▶ _STORED ROWS_
==*==
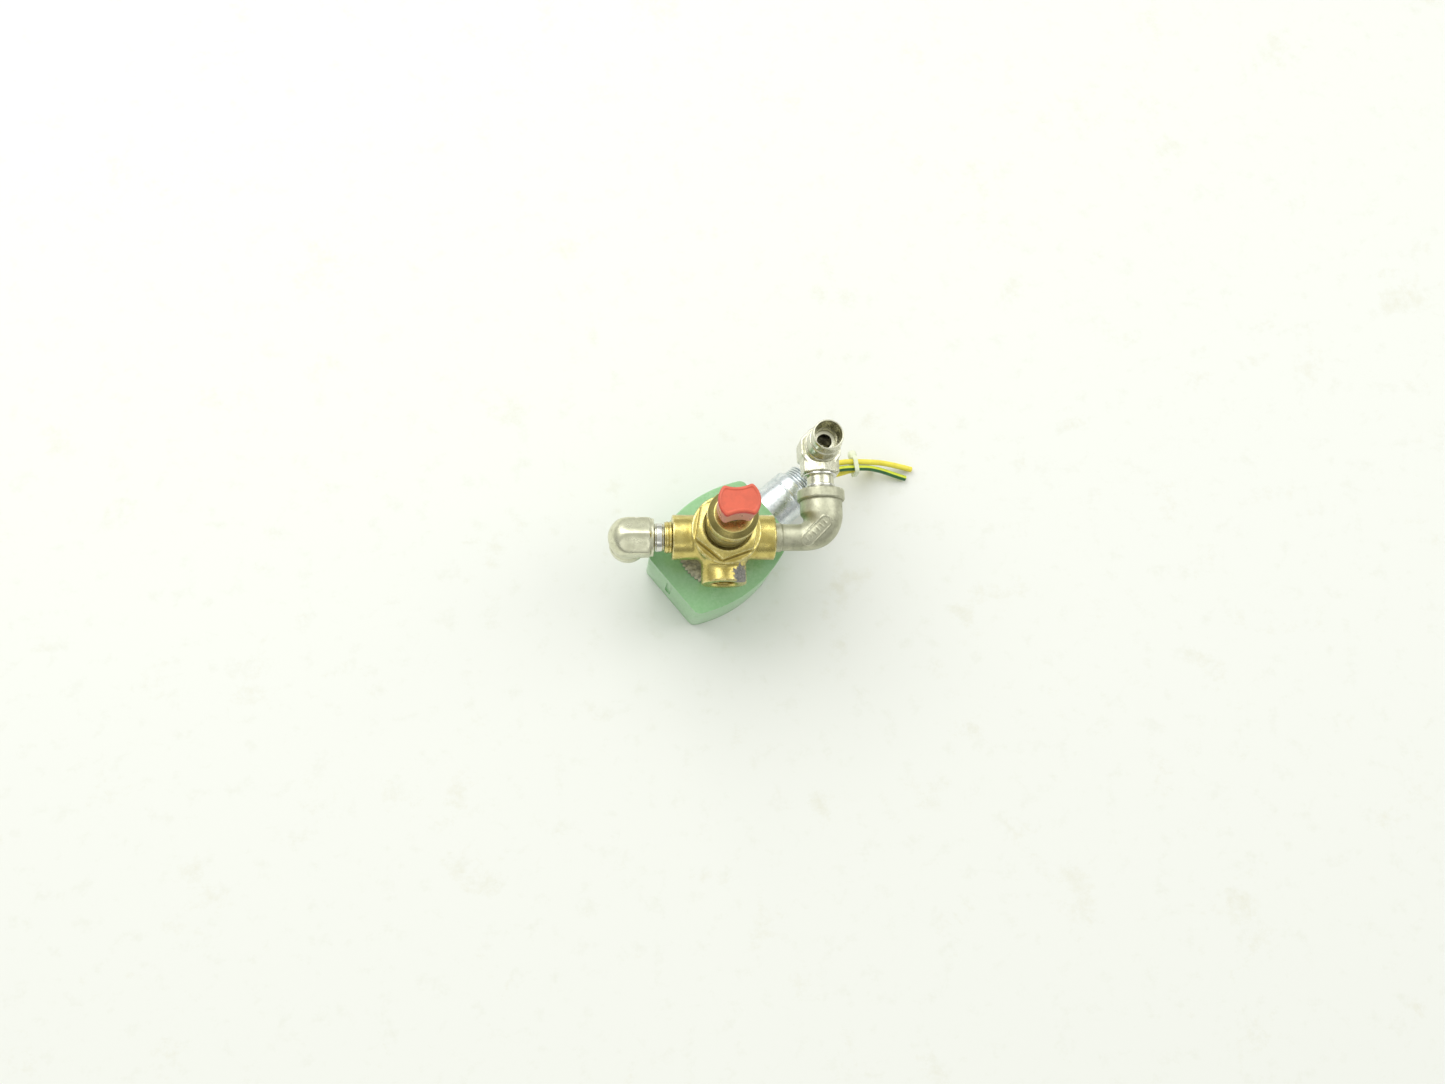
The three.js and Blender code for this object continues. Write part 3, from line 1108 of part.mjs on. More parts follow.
==*==
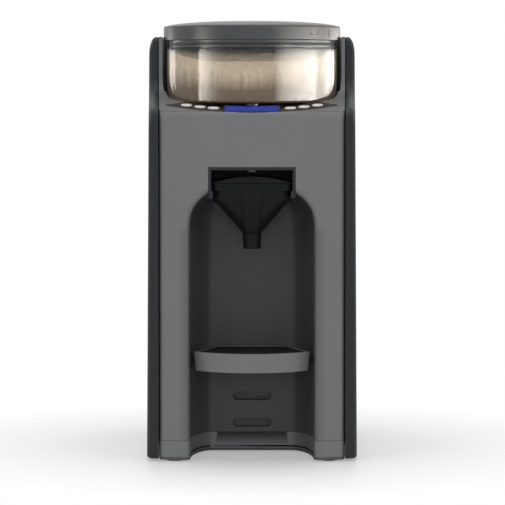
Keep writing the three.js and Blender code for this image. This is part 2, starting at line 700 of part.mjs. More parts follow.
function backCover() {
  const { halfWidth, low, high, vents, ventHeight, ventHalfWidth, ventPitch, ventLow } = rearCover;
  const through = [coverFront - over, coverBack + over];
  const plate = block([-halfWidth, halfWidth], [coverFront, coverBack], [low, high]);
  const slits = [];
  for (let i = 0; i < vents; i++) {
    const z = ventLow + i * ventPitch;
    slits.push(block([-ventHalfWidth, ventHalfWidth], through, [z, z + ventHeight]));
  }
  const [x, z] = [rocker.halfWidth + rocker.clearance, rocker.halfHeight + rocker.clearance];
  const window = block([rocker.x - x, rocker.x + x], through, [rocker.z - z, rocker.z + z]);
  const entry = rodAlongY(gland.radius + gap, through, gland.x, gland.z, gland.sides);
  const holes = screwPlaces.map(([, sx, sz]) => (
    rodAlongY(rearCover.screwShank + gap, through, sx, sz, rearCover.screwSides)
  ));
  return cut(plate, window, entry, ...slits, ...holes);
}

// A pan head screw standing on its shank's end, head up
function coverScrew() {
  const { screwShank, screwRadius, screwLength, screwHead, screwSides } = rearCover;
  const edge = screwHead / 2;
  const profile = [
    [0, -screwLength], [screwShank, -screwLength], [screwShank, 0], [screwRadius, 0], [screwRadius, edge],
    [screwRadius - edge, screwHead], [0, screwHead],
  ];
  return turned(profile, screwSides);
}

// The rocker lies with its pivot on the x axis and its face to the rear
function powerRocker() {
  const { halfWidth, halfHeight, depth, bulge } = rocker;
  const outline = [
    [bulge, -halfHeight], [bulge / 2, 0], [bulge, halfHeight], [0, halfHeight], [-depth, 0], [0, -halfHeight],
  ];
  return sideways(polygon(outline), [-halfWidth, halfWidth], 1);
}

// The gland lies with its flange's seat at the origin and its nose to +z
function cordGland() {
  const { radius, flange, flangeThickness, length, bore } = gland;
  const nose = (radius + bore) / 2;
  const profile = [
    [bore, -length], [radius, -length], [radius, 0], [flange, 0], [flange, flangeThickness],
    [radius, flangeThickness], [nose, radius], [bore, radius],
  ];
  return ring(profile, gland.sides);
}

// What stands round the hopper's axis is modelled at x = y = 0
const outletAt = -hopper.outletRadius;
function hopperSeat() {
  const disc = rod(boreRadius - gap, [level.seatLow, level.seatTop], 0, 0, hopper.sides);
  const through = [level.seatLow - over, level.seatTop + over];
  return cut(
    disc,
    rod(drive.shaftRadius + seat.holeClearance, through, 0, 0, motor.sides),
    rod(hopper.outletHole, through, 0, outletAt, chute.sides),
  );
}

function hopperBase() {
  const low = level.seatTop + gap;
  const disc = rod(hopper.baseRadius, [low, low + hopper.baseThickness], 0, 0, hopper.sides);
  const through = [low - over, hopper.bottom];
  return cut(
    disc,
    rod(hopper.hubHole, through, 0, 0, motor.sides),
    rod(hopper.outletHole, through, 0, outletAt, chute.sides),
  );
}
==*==
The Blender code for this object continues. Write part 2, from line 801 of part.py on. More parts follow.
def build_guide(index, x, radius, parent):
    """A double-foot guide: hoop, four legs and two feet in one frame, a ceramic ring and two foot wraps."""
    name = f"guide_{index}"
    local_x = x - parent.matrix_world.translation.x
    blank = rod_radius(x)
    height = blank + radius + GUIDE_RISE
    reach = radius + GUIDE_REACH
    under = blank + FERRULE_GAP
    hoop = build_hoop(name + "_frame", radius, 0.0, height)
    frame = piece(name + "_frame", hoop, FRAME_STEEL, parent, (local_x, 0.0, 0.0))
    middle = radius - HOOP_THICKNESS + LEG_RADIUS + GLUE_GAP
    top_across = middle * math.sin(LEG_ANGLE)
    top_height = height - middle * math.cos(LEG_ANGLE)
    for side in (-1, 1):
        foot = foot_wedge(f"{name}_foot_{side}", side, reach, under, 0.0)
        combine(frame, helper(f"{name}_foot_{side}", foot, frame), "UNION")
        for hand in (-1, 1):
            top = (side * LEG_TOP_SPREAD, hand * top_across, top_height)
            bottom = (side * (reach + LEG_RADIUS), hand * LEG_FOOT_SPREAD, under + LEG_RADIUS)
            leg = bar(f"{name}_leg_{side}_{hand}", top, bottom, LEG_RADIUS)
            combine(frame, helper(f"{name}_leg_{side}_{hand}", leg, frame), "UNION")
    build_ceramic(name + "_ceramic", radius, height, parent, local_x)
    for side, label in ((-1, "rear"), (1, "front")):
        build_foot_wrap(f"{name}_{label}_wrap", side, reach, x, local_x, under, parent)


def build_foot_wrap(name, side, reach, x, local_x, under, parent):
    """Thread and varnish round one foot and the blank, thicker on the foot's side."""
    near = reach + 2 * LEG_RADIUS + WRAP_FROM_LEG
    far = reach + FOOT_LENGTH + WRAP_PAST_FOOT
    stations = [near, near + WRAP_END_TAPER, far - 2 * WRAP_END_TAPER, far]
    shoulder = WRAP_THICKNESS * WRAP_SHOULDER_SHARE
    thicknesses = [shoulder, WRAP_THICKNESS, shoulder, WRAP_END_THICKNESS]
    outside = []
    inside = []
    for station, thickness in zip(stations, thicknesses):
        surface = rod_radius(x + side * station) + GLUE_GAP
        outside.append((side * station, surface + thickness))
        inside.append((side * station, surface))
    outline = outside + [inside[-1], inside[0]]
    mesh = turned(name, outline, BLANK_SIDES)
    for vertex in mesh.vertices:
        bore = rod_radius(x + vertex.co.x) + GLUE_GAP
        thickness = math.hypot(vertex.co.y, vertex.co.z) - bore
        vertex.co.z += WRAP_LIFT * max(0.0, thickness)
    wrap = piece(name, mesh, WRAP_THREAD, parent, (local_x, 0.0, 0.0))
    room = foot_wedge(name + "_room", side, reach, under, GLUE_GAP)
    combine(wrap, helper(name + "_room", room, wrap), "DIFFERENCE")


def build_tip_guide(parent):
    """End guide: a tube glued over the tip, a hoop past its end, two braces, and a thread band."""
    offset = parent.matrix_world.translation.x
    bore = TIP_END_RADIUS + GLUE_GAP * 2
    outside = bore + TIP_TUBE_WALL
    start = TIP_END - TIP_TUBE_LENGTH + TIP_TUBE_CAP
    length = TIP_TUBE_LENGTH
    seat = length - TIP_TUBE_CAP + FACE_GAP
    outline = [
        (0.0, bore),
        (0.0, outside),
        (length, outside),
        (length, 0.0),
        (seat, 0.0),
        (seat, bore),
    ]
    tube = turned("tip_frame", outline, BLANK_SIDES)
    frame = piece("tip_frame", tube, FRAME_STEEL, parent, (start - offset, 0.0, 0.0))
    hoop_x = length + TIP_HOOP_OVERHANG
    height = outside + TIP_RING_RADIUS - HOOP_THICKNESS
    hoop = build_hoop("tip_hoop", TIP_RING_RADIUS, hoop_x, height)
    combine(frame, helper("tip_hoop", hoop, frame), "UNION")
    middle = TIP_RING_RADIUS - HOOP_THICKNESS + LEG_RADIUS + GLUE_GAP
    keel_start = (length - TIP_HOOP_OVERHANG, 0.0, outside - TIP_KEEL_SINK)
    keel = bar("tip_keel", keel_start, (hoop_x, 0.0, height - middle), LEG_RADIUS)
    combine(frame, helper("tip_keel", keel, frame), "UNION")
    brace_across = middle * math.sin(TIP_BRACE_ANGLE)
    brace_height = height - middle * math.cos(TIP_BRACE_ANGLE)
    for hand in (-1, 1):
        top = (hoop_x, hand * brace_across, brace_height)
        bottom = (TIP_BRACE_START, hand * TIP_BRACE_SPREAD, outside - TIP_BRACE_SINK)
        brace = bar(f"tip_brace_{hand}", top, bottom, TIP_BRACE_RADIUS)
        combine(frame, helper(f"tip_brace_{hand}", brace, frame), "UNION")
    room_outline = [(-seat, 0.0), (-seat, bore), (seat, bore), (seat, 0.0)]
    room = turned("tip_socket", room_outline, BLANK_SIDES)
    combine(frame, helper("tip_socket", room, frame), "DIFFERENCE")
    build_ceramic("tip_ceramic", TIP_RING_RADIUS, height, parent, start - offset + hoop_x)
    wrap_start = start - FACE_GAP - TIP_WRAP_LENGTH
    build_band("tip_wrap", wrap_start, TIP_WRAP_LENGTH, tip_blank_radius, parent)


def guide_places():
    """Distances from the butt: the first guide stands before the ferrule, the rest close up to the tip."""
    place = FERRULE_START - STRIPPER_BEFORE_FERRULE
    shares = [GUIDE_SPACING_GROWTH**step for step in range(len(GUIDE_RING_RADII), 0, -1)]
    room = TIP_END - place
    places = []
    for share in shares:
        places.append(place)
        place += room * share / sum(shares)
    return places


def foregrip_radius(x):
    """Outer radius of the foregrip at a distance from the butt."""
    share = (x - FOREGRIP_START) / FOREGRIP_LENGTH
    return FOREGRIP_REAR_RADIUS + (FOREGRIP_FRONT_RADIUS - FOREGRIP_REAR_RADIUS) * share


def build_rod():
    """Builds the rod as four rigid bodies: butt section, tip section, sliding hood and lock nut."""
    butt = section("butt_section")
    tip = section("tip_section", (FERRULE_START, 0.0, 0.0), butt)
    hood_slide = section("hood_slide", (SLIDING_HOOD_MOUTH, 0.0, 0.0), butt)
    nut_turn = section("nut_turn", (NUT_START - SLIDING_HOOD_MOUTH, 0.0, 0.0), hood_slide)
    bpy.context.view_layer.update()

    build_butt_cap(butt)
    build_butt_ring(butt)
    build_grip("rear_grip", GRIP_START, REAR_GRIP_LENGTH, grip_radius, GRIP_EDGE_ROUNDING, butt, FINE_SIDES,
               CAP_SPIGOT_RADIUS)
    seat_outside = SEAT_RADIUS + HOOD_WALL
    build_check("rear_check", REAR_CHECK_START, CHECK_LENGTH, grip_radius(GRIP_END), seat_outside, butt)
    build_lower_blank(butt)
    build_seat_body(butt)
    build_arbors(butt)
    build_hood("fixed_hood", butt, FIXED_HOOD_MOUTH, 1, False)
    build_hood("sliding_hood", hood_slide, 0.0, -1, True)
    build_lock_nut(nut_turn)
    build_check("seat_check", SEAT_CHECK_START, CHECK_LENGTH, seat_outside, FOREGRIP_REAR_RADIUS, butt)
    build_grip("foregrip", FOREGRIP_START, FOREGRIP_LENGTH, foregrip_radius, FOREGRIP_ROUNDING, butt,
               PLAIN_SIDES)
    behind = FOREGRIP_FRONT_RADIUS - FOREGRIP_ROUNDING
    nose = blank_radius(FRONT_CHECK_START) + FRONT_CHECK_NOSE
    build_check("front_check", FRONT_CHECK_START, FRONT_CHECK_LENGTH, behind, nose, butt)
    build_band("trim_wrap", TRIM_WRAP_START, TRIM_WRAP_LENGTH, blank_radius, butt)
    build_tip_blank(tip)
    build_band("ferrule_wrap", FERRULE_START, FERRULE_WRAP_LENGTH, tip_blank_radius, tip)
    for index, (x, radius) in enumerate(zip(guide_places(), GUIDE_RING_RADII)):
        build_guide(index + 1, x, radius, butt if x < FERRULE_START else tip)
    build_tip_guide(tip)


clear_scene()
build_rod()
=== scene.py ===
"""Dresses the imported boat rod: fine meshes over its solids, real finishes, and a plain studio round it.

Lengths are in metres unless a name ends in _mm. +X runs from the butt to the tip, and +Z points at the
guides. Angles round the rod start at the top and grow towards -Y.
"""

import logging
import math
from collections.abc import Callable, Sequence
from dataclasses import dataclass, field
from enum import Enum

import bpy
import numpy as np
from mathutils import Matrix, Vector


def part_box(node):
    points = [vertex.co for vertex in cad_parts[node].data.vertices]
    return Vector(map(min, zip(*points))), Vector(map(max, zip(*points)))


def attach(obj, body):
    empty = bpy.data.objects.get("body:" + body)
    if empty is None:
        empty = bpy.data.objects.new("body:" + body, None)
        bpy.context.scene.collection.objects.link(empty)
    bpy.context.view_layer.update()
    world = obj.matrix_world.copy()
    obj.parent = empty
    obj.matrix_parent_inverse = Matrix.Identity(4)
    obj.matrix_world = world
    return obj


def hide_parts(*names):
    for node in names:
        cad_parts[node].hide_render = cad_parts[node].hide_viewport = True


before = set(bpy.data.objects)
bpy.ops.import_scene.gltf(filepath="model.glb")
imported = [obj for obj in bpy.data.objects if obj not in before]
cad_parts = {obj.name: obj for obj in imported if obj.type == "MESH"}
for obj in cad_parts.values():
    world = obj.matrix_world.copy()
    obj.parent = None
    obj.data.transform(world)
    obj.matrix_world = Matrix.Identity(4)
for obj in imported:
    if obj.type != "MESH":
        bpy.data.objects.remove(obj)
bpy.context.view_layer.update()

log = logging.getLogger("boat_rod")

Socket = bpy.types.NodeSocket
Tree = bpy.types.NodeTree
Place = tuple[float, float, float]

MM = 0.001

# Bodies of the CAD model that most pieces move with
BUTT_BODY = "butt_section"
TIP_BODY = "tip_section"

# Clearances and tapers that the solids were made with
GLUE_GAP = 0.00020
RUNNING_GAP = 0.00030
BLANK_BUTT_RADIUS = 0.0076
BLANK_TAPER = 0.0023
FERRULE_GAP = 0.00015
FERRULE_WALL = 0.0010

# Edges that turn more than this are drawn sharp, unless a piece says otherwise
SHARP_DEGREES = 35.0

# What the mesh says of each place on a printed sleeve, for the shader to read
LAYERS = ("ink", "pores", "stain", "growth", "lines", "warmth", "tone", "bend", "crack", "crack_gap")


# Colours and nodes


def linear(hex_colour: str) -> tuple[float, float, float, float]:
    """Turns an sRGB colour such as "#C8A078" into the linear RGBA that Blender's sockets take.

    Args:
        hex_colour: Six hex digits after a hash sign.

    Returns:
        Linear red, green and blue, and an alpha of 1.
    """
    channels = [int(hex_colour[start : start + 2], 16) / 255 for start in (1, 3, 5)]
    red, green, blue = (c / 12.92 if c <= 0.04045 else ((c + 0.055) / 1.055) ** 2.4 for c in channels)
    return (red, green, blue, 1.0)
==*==
▶ _GIVEN REQUEST_
Within the listing above, the range opens at the line with "for index, (x, radius)" and closes at the line with "imported = [obj". Reproduce exactly the lines of that range, including both ends.

▶ _SOLUTION TO THIS PROBLEM_
    for index, (x, radius) in enumerate(zip(guide_places(), GUIDE_RING_RADII)):
        build_guide(index + 1, x, radius, butt if x < FERRULE_START else tip)
    build_tip_guide(tip)


clear_scene()
build_rod()
=== scene.py ===
"""Dresses the imported boat rod: fine meshes over its solids, real finishes, and a plain studio round it.

Lengths are in metres unless a name ends in _mm. +X runs from the butt to the tip, and +Z points at the
guides. Angles round the rod start at the top and grow towards -Y.
"""

import logging
import math
from collections.abc import Callable, Sequence
from dataclasses import dataclass, field
from enum import Enum

import bpy
import numpy as np
from mathutils import Matrix, Vector


def part_box(node):
    points = [vertex.co for vertex in cad_parts[node].data.vertices]
    return Vector(map(min, zip(*points))), Vector(map(max, zip(*points)))


def attach(obj, body):
    empty = bpy.data.objects.get("body:" + body)
    if empty is None:
        empty = bpy.data.objects.new("body:" + body, None)
        bpy.context.scene.collection.objects.link(empty)
    bpy.context.view_layer.update()
    world = obj.matrix_world.copy()
    obj.parent = empty
    obj.matrix_parent_inverse = Matrix.Identity(4)
    obj.matrix_world = world
    return obj


def hide_parts(*names):
    for node in names:
        cad_parts[node].hide_render = cad_parts[node].hide_viewport = True


before = set(bpy.data.objects)
bpy.ops.import_scene.gltf(filepath="model.glb")
imported = [obj for obj in bpy.data.objects if obj not in before]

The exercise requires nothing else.